Records:
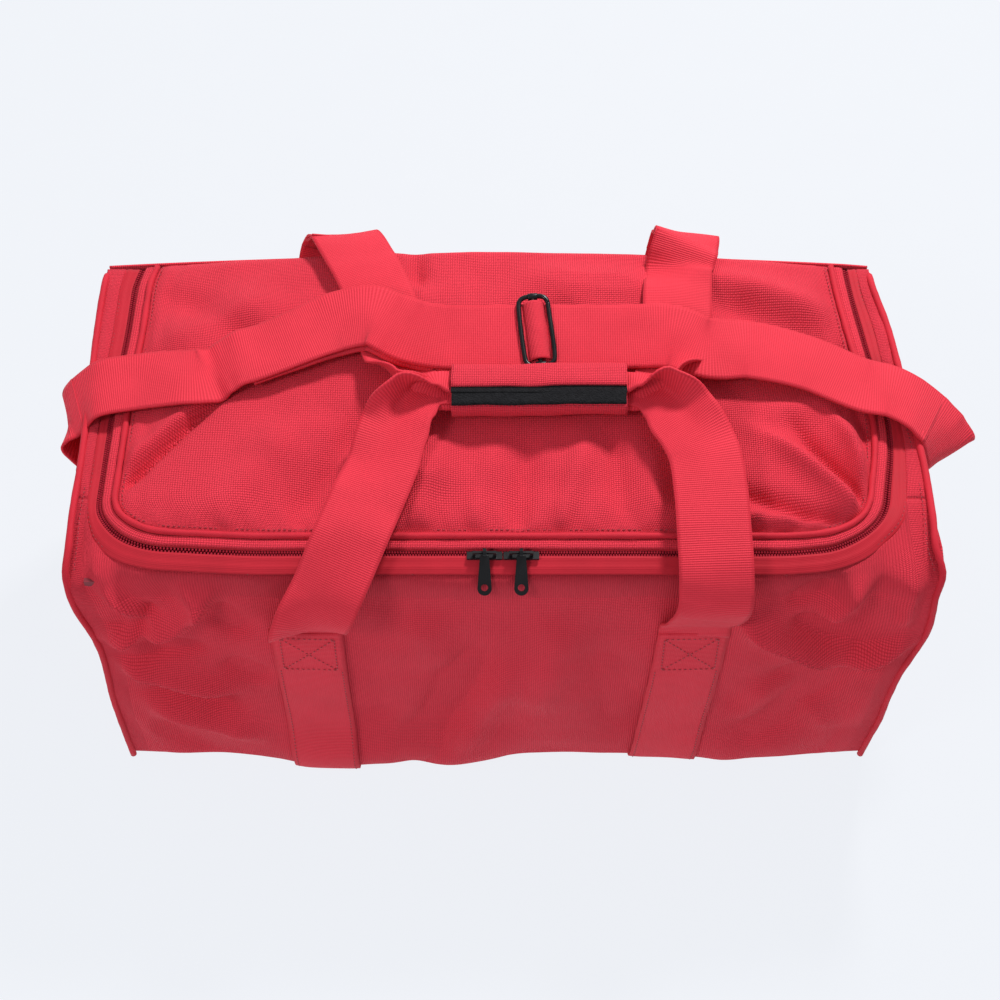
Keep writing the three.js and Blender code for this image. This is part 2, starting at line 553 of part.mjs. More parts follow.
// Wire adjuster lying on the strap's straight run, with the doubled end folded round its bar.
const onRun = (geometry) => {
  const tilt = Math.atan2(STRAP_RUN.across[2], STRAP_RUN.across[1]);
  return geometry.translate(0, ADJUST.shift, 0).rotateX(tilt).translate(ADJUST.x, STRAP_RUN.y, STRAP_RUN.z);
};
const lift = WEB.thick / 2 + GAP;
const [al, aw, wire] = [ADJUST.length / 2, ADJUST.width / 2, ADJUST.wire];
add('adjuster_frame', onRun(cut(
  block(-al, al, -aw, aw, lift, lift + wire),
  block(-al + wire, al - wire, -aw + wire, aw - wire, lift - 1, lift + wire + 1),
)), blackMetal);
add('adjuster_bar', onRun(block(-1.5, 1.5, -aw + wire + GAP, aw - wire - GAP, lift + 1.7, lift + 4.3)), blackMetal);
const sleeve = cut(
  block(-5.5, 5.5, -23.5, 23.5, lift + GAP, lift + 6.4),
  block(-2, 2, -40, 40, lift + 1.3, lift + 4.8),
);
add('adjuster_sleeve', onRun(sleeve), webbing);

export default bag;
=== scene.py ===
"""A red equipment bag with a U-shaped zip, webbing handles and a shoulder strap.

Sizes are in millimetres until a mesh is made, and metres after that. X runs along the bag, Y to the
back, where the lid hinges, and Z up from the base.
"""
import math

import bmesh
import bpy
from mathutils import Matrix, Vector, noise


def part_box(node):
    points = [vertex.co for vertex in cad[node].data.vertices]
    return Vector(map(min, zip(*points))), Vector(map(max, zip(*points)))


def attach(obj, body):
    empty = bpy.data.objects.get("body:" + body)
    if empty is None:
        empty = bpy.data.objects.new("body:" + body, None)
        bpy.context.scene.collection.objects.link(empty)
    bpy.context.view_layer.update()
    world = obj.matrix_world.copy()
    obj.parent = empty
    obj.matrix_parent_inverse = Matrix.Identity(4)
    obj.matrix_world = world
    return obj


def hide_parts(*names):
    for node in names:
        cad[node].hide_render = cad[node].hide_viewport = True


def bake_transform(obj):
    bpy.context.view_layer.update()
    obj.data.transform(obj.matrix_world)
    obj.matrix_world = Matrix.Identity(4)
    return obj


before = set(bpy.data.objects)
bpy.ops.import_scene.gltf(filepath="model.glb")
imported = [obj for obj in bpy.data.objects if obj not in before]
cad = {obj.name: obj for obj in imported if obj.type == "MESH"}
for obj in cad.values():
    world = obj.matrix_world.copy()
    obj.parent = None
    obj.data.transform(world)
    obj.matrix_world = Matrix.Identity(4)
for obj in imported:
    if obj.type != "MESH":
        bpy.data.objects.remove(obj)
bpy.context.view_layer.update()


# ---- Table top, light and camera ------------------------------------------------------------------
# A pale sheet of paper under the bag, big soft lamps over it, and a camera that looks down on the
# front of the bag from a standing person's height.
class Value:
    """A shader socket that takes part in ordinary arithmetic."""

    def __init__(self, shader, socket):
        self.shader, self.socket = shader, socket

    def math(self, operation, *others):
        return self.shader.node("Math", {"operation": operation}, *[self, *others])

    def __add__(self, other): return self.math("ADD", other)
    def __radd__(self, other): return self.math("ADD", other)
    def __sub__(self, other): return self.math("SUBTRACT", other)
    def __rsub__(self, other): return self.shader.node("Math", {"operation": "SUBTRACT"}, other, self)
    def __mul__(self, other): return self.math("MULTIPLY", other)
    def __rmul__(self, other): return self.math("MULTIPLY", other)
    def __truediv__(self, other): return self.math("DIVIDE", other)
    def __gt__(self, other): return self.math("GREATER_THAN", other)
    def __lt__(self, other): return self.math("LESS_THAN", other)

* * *

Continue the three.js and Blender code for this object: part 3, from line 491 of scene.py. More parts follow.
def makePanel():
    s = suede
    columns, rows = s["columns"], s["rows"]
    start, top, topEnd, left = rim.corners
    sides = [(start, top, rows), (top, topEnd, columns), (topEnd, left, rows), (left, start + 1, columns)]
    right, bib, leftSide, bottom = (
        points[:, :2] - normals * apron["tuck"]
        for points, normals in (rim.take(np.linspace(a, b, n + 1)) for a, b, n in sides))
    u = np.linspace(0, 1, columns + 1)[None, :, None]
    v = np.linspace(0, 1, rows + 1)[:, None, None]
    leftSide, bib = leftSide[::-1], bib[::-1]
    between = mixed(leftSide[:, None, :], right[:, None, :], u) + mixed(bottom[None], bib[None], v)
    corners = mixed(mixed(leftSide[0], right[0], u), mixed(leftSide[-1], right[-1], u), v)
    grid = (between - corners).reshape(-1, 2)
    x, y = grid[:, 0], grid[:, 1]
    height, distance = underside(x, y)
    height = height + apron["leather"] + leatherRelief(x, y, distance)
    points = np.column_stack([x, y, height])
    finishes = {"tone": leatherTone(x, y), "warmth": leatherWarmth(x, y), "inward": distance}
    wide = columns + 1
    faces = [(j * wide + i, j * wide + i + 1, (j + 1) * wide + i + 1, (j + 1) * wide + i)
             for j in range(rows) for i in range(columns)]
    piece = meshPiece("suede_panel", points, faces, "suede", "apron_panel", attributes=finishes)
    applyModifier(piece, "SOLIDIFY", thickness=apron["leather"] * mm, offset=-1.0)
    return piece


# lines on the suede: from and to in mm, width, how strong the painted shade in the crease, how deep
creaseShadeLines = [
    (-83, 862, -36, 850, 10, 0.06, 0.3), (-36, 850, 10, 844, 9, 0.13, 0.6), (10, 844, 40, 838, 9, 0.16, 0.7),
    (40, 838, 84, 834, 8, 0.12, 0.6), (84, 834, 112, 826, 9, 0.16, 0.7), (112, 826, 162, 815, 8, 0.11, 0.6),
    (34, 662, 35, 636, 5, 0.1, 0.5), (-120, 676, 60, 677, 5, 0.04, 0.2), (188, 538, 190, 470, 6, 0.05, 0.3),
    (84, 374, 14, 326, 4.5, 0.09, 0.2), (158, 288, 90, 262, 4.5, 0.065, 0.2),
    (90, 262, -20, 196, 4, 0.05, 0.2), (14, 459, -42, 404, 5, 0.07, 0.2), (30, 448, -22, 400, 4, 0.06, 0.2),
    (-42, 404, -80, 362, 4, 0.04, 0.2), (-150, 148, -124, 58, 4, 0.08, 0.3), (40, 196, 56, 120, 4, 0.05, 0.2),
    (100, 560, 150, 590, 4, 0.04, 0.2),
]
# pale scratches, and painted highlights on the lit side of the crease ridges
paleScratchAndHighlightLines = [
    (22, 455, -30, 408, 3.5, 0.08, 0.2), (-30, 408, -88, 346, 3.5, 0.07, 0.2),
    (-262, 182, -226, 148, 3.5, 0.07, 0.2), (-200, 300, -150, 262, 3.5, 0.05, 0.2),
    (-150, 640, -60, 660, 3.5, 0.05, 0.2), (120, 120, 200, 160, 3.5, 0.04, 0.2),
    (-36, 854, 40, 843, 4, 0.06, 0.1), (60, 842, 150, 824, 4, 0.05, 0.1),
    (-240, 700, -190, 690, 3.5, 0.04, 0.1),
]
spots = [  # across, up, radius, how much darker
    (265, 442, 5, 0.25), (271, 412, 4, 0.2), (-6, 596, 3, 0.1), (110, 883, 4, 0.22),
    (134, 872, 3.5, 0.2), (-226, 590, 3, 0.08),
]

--

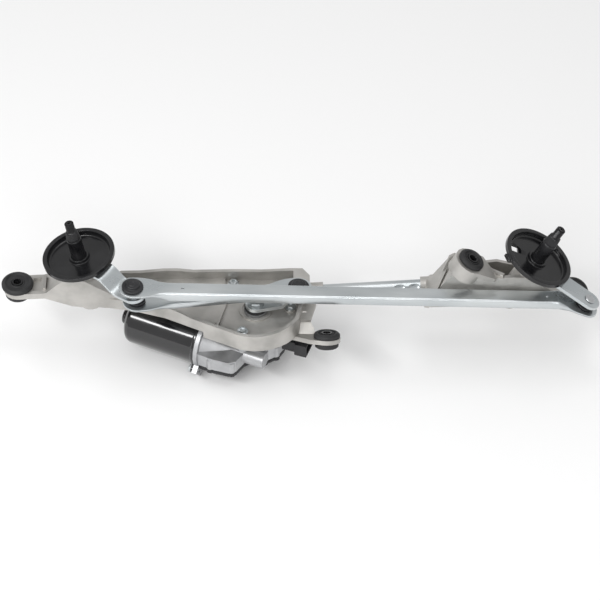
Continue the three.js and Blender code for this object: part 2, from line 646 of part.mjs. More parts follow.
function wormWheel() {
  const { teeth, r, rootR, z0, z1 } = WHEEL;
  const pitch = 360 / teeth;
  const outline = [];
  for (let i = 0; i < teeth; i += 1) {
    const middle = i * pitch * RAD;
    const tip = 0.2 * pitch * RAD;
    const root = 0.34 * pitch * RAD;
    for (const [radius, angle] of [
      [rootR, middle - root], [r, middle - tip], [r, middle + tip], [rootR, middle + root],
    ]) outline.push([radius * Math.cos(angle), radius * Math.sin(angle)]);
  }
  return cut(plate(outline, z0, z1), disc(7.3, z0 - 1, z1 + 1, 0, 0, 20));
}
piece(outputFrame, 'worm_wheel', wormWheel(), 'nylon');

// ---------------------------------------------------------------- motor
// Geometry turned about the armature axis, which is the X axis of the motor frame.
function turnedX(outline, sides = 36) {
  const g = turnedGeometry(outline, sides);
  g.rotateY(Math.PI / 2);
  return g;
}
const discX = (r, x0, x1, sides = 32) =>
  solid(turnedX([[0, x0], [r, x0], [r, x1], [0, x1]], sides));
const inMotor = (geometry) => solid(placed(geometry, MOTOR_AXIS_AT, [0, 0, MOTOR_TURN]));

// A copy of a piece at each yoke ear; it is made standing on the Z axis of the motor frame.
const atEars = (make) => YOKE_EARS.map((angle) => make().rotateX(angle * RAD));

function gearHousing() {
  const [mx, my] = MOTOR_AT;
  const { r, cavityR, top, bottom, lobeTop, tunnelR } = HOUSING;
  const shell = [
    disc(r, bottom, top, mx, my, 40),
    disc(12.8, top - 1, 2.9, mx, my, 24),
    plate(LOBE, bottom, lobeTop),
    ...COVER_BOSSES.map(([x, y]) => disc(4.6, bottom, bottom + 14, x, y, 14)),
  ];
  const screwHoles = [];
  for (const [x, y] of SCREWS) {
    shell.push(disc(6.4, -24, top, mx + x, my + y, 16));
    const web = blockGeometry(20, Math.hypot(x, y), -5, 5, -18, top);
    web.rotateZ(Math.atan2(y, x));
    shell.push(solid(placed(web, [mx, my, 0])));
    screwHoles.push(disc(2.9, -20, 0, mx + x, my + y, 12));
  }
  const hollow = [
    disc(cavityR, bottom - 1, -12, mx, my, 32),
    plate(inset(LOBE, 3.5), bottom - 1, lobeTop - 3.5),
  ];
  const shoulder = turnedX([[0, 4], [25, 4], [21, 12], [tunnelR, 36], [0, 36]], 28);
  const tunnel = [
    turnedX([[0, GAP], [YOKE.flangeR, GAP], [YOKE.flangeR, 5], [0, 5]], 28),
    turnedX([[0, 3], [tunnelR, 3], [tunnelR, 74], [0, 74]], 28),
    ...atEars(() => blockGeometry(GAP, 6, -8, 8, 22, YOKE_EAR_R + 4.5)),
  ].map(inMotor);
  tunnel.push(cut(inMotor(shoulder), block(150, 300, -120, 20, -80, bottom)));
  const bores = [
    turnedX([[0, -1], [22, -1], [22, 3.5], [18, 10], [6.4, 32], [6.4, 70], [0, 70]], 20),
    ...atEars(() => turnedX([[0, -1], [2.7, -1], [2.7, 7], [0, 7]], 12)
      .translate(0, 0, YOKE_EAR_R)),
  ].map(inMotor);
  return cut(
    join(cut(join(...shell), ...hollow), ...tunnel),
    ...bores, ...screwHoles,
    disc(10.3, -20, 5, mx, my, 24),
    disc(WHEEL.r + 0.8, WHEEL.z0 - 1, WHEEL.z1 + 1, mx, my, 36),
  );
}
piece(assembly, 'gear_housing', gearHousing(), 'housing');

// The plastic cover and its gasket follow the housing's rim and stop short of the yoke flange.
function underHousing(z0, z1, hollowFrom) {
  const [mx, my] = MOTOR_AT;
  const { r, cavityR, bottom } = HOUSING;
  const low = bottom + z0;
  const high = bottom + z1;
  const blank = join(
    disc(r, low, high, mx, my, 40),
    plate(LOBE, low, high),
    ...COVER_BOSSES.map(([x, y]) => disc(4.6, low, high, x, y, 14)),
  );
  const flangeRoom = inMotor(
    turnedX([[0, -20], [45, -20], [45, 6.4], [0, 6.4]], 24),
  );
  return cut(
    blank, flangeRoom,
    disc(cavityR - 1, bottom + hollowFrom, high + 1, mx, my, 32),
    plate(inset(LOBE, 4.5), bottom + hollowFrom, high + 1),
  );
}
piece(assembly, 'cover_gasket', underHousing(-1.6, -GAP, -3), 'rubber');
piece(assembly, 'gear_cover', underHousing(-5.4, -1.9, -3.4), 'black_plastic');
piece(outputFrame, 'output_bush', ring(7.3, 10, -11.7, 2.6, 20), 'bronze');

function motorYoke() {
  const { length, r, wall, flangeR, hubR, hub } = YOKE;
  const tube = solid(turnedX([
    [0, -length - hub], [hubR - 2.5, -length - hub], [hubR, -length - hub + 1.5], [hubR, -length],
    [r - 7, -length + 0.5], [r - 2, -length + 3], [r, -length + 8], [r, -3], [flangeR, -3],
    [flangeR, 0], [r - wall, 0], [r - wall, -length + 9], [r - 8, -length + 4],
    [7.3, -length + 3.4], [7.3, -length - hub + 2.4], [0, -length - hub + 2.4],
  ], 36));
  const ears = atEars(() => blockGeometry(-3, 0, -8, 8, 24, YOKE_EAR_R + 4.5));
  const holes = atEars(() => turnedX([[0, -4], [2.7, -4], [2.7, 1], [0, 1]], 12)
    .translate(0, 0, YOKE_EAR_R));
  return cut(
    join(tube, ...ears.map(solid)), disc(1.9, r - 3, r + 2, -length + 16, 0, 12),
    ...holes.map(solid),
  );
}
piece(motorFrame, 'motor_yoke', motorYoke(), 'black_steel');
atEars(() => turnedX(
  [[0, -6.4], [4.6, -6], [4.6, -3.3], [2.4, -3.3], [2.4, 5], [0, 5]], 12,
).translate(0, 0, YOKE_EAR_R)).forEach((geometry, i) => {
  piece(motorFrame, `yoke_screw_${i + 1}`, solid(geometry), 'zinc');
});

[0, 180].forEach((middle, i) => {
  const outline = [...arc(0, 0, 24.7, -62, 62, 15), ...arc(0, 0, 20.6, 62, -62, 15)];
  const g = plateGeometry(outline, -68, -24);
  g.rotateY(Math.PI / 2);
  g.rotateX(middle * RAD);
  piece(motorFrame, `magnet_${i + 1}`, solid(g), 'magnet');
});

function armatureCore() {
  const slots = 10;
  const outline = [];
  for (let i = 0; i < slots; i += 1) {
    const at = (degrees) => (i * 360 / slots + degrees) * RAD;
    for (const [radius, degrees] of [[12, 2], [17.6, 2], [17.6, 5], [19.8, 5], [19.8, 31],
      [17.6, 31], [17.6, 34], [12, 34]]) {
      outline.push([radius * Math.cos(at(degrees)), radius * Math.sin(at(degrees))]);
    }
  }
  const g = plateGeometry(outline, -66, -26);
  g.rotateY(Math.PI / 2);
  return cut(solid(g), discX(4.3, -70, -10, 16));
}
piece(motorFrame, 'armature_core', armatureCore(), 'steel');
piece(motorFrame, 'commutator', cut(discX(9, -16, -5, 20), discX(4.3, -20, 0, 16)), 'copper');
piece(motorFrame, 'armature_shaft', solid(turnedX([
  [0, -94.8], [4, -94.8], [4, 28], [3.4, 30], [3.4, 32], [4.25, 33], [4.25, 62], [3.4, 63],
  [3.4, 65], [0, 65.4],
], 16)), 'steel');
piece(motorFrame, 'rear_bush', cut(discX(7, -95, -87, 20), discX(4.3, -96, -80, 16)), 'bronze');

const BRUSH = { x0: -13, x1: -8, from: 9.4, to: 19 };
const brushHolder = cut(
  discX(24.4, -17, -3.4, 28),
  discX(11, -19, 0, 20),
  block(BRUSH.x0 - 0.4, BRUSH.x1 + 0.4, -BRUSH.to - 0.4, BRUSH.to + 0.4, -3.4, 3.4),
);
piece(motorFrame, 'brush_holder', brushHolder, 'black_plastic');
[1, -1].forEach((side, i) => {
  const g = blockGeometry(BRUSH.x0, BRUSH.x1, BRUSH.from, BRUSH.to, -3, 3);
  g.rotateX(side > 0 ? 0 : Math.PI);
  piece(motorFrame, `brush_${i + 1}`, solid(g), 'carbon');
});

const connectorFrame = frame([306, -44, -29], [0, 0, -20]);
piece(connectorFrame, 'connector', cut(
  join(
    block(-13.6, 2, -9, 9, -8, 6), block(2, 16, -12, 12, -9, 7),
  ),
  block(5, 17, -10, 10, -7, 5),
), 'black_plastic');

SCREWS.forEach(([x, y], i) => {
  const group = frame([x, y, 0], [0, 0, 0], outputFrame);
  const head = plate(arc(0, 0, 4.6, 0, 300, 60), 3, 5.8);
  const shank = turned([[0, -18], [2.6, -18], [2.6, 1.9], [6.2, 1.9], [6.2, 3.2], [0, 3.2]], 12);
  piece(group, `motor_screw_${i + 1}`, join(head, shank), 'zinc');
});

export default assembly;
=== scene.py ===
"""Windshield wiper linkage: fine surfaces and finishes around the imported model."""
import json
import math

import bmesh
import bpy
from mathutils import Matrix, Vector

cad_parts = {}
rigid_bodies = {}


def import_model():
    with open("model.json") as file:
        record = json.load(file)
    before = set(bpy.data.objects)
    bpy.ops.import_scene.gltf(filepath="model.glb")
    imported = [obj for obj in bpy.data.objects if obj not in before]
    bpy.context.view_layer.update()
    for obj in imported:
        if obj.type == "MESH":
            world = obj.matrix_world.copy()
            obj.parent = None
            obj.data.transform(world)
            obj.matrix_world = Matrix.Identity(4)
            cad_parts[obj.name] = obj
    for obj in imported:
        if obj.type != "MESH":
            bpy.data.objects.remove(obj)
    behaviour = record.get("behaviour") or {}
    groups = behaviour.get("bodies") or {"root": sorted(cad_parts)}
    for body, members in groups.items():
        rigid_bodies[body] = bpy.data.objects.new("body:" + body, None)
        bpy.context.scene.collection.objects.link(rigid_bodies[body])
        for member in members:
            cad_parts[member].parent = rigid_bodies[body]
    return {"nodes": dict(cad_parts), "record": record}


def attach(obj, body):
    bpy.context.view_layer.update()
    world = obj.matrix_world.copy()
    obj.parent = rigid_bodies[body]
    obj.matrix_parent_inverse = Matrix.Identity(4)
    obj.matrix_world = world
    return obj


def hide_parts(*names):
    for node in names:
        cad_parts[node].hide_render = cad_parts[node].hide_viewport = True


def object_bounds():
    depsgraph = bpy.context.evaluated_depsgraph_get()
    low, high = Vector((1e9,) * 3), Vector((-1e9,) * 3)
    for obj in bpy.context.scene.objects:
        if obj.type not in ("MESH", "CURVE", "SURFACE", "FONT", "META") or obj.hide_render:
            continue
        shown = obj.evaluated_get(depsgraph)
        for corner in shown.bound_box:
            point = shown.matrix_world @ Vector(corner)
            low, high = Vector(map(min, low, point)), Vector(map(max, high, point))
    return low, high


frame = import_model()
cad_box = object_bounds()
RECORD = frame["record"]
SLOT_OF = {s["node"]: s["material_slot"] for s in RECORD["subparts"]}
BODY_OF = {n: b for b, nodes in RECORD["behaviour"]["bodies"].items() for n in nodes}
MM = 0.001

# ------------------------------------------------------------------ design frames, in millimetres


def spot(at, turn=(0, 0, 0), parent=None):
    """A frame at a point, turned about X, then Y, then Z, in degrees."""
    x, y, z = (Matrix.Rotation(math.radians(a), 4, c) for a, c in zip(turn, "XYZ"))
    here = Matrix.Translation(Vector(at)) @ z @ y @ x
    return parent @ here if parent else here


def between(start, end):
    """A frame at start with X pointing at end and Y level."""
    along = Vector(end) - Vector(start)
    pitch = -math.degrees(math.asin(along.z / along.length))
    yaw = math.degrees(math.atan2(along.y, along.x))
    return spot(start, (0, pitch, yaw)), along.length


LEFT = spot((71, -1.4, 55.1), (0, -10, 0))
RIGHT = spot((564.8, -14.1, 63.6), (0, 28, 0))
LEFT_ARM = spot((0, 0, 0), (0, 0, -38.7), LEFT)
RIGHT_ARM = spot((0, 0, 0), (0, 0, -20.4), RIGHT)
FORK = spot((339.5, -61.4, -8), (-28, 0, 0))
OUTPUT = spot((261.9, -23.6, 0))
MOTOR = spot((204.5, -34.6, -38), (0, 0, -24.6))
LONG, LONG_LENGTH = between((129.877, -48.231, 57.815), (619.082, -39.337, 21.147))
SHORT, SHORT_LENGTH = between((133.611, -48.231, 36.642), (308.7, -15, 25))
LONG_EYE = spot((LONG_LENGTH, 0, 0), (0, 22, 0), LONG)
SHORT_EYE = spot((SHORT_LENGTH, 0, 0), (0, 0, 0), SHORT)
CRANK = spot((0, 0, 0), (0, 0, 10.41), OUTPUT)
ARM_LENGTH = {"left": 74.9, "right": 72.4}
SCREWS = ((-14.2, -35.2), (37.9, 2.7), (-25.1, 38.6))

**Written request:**
Taking the material above, extract exactly and only the lines from the line with "646 of part.mjs. More parts follow." to the line with "piece(outputFrame, 'worm_wheel', wormWheel(), 'nylon');", inclusive of both.

**Answer to the problem:**
Continue the three.js and Blender code for this object: part 2, from line 646 of part.mjs. More parts follow.
function wormWheel() {
  const { teeth, r, rootR, z0, z1 } = WHEEL;
  const pitch = 360 / teeth;
  const outline = [];
  for (let i = 0; i < teeth; i += 1) {
    const middle = i * pitch * RAD;
    const tip = 0.2 * pitch * RAD;
    const root = 0.34 * pitch * RAD;
    for (const [radius, angle] of [
      [rootR, middle - root], [r, middle - tip], [r, middle + tip], [rootR, middle + root],
    ]) outline.push([radius * Math.cos(angle), radius * Math.sin(angle)]);
  }
  return cut(plate(outline, z0, z1), disc(7.3, z0 - 1, z1 + 1, 0, 0, 20));
}
piece(outputFrame, 'worm_wheel', wormWheel(), 'nylon');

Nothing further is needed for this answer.